The problem ▸
Set down exactly the lines from the one with "base_plate();" to the one with "before = set(bpy.data.objects)", both included, and no line outside that range.

Data extract ▸
****************

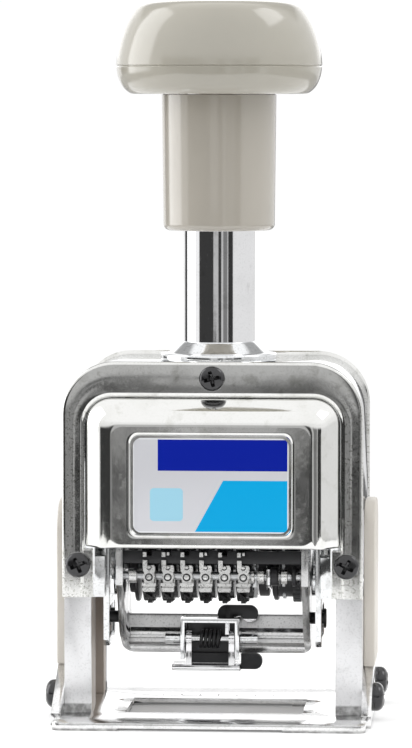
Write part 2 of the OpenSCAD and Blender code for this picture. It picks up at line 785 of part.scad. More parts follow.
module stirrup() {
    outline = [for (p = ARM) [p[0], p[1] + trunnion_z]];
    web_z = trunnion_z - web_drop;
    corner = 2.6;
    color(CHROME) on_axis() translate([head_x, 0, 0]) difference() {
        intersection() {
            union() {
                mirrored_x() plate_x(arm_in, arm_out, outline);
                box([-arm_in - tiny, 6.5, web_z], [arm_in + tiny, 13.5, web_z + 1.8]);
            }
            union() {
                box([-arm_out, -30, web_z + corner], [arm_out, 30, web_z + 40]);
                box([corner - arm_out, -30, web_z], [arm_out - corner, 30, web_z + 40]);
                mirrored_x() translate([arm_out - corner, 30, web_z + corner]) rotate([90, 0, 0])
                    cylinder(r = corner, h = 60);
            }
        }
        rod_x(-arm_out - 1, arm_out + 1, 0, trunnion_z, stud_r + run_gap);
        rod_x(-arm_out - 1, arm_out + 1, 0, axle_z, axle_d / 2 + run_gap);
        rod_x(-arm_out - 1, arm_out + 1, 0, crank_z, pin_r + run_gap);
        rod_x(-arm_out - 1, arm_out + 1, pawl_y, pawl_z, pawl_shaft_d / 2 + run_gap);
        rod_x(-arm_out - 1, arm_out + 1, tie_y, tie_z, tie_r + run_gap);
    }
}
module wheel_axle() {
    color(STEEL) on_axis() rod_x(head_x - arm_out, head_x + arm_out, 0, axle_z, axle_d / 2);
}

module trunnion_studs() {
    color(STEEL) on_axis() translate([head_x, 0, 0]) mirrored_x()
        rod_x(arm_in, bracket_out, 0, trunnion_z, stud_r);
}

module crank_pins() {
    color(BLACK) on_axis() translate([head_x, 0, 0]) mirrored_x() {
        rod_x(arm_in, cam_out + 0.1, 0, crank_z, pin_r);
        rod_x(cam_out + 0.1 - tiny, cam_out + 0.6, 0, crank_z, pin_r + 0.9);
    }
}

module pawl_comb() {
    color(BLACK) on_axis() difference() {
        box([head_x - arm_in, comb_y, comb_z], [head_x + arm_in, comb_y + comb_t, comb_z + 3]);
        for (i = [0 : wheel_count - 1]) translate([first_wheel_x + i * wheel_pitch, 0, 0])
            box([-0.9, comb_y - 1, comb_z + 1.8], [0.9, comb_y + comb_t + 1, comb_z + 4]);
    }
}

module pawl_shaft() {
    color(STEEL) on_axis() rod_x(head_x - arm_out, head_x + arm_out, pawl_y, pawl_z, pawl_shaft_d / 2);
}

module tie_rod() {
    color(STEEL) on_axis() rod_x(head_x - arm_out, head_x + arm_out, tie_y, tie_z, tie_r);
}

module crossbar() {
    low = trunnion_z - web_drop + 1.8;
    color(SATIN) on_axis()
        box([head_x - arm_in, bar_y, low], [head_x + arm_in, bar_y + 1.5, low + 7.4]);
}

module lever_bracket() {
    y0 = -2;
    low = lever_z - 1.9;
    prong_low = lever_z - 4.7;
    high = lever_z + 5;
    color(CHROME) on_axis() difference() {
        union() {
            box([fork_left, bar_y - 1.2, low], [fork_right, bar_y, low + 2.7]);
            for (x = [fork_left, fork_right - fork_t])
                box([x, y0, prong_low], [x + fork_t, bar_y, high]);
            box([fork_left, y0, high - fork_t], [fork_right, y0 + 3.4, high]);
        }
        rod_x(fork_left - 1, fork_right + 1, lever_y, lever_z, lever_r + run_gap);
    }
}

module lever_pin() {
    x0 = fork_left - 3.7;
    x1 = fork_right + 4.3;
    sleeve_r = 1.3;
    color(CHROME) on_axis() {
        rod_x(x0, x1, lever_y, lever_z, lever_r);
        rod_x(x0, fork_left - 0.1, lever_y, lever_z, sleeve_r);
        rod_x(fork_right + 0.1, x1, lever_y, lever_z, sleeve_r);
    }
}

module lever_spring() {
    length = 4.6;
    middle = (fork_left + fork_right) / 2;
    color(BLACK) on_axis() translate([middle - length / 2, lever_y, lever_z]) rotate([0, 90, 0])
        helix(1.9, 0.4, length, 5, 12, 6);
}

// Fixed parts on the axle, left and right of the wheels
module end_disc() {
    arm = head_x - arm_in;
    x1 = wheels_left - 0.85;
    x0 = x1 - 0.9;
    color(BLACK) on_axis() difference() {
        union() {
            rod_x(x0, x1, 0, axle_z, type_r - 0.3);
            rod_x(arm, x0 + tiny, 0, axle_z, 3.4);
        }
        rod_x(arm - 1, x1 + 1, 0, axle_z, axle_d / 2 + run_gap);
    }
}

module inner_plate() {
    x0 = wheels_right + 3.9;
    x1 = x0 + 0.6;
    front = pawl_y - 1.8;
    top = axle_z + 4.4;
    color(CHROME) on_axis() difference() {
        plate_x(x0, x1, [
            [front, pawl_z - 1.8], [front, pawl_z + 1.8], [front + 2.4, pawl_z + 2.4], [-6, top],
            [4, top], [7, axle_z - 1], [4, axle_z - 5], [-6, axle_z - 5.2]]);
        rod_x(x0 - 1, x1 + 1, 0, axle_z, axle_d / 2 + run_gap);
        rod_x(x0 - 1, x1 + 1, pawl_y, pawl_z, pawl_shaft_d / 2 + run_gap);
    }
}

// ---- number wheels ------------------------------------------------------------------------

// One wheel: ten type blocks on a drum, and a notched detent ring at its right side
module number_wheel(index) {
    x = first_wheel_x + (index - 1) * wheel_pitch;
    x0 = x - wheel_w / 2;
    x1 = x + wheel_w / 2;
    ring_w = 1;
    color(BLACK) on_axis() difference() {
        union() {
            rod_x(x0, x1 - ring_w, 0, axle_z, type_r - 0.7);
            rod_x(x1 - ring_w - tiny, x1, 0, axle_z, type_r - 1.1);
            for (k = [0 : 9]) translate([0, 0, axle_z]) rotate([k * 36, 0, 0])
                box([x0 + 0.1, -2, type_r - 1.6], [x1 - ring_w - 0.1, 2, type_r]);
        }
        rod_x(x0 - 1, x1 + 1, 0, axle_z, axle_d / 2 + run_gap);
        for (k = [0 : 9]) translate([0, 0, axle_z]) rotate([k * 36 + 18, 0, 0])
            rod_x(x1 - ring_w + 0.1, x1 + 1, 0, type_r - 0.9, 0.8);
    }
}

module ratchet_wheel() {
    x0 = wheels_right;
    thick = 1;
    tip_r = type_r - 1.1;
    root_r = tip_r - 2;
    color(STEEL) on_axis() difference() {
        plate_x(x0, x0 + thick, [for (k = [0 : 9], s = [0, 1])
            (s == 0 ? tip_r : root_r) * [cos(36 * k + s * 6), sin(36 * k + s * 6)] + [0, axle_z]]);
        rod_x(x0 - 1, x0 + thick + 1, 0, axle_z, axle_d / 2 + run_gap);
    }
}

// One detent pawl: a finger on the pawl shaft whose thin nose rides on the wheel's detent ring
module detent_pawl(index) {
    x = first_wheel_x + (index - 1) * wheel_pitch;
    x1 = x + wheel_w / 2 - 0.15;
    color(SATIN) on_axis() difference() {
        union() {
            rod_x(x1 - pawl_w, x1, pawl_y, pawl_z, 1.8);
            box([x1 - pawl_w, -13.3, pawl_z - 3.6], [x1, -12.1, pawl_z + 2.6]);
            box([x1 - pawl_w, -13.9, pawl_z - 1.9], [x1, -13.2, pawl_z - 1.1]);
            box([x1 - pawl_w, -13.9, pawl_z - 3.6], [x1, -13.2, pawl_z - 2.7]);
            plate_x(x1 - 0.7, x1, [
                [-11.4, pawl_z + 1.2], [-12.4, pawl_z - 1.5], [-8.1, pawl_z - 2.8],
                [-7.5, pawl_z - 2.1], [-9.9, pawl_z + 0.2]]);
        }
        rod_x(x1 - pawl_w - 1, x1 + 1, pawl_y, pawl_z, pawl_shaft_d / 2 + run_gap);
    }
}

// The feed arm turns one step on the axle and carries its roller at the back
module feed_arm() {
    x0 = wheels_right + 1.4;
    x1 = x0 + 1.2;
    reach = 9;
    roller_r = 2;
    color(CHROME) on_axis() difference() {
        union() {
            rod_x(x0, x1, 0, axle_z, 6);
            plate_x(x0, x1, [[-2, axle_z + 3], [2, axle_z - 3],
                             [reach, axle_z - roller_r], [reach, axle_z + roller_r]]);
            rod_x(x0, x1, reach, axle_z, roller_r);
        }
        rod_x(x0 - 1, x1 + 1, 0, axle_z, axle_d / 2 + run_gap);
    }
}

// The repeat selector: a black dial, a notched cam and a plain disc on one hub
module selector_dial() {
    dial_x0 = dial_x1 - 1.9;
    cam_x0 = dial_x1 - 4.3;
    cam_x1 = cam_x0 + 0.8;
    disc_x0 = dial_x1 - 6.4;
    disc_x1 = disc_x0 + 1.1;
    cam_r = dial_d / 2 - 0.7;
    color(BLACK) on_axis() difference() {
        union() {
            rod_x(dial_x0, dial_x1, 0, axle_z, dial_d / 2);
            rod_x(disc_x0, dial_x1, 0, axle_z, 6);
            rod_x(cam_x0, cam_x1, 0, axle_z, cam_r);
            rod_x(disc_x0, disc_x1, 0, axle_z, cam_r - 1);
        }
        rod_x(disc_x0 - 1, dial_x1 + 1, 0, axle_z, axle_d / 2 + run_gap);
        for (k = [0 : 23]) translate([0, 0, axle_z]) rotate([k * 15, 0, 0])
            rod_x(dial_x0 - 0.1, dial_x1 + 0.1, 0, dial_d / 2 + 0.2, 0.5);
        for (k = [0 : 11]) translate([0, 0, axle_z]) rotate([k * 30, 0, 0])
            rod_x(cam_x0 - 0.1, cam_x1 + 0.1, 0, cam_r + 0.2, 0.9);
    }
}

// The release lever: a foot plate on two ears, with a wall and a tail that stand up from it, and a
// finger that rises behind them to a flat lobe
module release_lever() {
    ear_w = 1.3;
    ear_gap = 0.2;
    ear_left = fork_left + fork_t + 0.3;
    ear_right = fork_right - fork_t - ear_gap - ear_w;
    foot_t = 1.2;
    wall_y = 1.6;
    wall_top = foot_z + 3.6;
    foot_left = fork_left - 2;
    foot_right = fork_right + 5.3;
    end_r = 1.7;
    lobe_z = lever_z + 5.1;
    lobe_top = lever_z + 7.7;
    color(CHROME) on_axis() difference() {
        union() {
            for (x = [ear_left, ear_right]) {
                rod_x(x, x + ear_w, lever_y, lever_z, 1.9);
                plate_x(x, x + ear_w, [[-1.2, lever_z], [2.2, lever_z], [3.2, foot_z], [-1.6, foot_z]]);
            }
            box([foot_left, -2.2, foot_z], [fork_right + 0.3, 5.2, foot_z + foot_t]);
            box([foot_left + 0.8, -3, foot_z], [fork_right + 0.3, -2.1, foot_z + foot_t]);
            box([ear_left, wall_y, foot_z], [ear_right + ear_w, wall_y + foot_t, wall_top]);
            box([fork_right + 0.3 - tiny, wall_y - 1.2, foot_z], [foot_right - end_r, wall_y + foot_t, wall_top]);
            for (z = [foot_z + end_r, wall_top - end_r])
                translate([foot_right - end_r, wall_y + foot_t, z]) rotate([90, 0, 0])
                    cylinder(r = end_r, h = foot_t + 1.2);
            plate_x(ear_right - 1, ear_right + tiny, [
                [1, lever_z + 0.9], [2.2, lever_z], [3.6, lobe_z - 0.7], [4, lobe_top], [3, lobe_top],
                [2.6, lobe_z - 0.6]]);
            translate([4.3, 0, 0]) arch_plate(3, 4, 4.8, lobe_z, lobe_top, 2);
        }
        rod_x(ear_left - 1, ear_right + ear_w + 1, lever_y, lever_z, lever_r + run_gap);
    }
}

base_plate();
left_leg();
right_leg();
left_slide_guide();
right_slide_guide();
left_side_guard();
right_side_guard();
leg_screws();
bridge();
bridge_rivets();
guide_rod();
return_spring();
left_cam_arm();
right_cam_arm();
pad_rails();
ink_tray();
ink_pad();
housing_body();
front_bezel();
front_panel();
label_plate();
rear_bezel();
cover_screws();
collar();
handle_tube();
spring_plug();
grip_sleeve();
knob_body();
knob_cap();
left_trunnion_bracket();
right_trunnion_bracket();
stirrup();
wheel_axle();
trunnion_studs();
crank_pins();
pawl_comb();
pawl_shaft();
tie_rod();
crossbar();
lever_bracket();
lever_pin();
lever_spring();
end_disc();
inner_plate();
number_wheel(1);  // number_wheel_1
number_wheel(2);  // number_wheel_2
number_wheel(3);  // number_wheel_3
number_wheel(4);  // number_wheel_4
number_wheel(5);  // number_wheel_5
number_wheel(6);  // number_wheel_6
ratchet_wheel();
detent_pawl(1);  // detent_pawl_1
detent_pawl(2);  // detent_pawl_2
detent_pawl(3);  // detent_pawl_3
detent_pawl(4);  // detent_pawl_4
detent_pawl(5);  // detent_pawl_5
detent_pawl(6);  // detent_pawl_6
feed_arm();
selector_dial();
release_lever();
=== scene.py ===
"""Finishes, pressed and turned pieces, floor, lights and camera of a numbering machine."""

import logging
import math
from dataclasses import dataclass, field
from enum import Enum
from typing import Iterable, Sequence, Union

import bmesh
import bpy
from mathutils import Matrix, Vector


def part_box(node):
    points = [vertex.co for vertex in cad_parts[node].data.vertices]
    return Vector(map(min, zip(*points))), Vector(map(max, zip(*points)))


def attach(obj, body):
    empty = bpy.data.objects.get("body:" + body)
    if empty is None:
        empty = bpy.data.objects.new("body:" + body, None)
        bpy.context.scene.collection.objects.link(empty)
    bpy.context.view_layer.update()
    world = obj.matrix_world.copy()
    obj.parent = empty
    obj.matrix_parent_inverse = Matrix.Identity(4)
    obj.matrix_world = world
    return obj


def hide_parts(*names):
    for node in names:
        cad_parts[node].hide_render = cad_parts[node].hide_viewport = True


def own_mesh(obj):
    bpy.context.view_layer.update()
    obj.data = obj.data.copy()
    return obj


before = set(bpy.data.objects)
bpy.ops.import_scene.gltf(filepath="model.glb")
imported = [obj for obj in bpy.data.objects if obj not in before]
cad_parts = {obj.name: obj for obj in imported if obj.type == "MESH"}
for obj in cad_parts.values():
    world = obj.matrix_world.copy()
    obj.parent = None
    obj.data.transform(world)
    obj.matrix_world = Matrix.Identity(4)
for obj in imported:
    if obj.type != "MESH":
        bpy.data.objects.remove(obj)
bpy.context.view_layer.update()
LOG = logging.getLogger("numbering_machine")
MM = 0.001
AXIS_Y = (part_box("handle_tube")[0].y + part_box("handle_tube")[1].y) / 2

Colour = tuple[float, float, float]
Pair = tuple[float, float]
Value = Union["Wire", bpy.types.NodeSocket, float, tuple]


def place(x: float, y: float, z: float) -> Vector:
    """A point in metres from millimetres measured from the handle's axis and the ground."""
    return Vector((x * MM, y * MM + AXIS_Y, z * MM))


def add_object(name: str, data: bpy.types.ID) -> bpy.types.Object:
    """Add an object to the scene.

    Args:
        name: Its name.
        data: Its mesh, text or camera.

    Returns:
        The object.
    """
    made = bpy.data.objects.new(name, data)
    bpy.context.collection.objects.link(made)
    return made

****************

In response ▸
base_plate();
left_leg();
right_leg();
left_slide_guide();
right_slide_guide();
left_side_guard();
right_side_guard();
leg_screws();
bridge();
bridge_rivets();
guide_rod();
return_spring();
left_cam_arm();
right_cam_arm();
pad_rails();
ink_tray();
ink_pad();
housing_body();
front_bezel();
front_panel();
label_plate();
rear_bezel();
cover_screws();
collar();
handle_tube();
spring_plug();
grip_sleeve();
knob_body();
knob_cap();
left_trunnion_bracket();
right_trunnion_bracket();
stirrup();
wheel_axle();
trunnion_studs();
crank_pins();
pawl_comb();
pawl_shaft();
tie_rod();
crossbar();
lever_bracket();
lever_pin();
lever_spring();
end_disc();
inner_plate();
number_wheel(1);  // number_wheel_1
number_wheel(2);  // number_wheel_2
number_wheel(3);  // number_wheel_3
number_wheel(4);  // number_wheel_4
number_wheel(5);  // number_wheel_5
number_wheel(6);  // number_wheel_6
ratchet_wheel();
detent_pawl(1);  // detent_pawl_1
detent_pawl(2);  // detent_pawl_2
detent_pawl(3);  // detent_pawl_3
detent_pawl(4);  // detent_pawl_4
detent_pawl(5);  // detent_pawl_5
detent_pawl(6);  // detent_pawl_6
feed_arm();
selector_dial();
release_lever();
=== scene.py ===
"""Finishes, pressed and turned pieces, floor, lights and camera of a numbering machine."""

import logging
import math
from dataclasses import dataclass, field
from enum import Enum
from typing import Iterable, Sequence, Union

import bmesh
import bpy
from mathutils import Matrix, Vector


def part_box(node):
    points = [vertex.co for vertex in cad_parts[node].data.vertices]
    return Vector(map(min, zip(*points))), Vector(map(max, zip(*points)))


def attach(obj, body):
    empty = bpy.data.objects.get("body:" + body)
    if empty is None:
        empty = bpy.data.objects.new("body:" + body, None)
        bpy.context.scene.collection.objects.link(empty)
    bpy.context.view_layer.update()
    world = obj.matrix_world.copy()
    obj.parent = empty
    obj.matrix_parent_inverse = Matrix.Identity(4)
    obj.matrix_world = world
    return obj


def hide_parts(*names):
    for node in names:
        cad_parts[node].hide_render = cad_parts[node].hide_viewport = True


def own_mesh(obj):
    bpy.context.view_layer.update()
    obj.data = obj.data.copy()
    return obj


before = set(bpy.data.objects)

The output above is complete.